Schwab reduced trading commissions to 18 percent of revenue from 25 percent in 2003 and almost 50 percent as recently as 2000.

Buying TD Waterhouse from Toronto-Dominion Bank in January increased TD Ameritrade's brokerage branches to 143 from four, doubled its trading loans to $7.3 billion and tripled its client cash balances to $34.3 billion. The firm got 45 percent of fiscal second-quarter revenue from commissions and clearing fees, down from 55 percent a year earlier.

Courting Millionaires

``The concern would be that we have too much of an emphasis on our transaction revenue,'' Moglia said. ``That's no longer the case.''

For now, traditional brokers say they're content pursuing the wealthiest clients, betting there's more money to be made offering advice for a fee than attracting more trades.

To underscore its strategy, Merrill on June 20 unveiled the 10th annual survey of the world's millionaires at the firm's global headquarters in lower Manhattan. The study found the number of people in North America with at least $1 million in financial assets swelled 6.9 percent in 2005 to 2.9 million. Combined, they had wealth of $10.2 trillion.

``This will be the backdrop against which our 15,000 financial advisers work over the next few years,'' McCann said at the presentation. ``Clearly, it is the client above $250,000 that is our primary area of focus, and where we are driving our energies and our investment.''

`Quantity and Quality'

TD Ameritrade's Moglia, a former Merrill executive, said about 37 million households in the U.S. have $100,000 to $1 million to invest.
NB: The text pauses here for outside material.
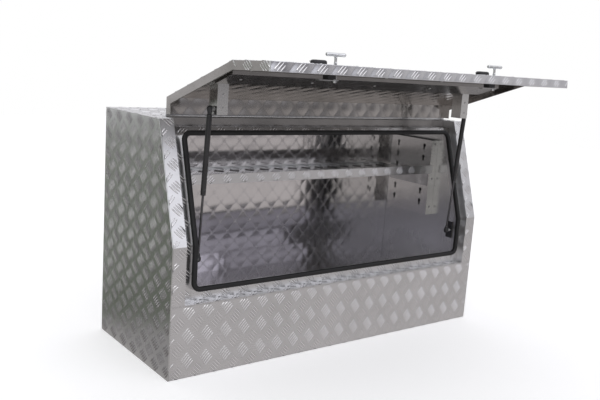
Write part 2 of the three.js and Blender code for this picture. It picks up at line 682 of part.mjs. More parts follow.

The market is about $14 trillion, he said.

Cohen, the software developer from Flushing, New York, said he was ``using a live broker and paying astronomical fees'' for every trade until about five years ago.

``The advent of online trading has greatly improved the quantity and quality of my trading and obviously the bottom line,'' he said. ``Why would I want to pay that much more money when I can pay $10 a trade?"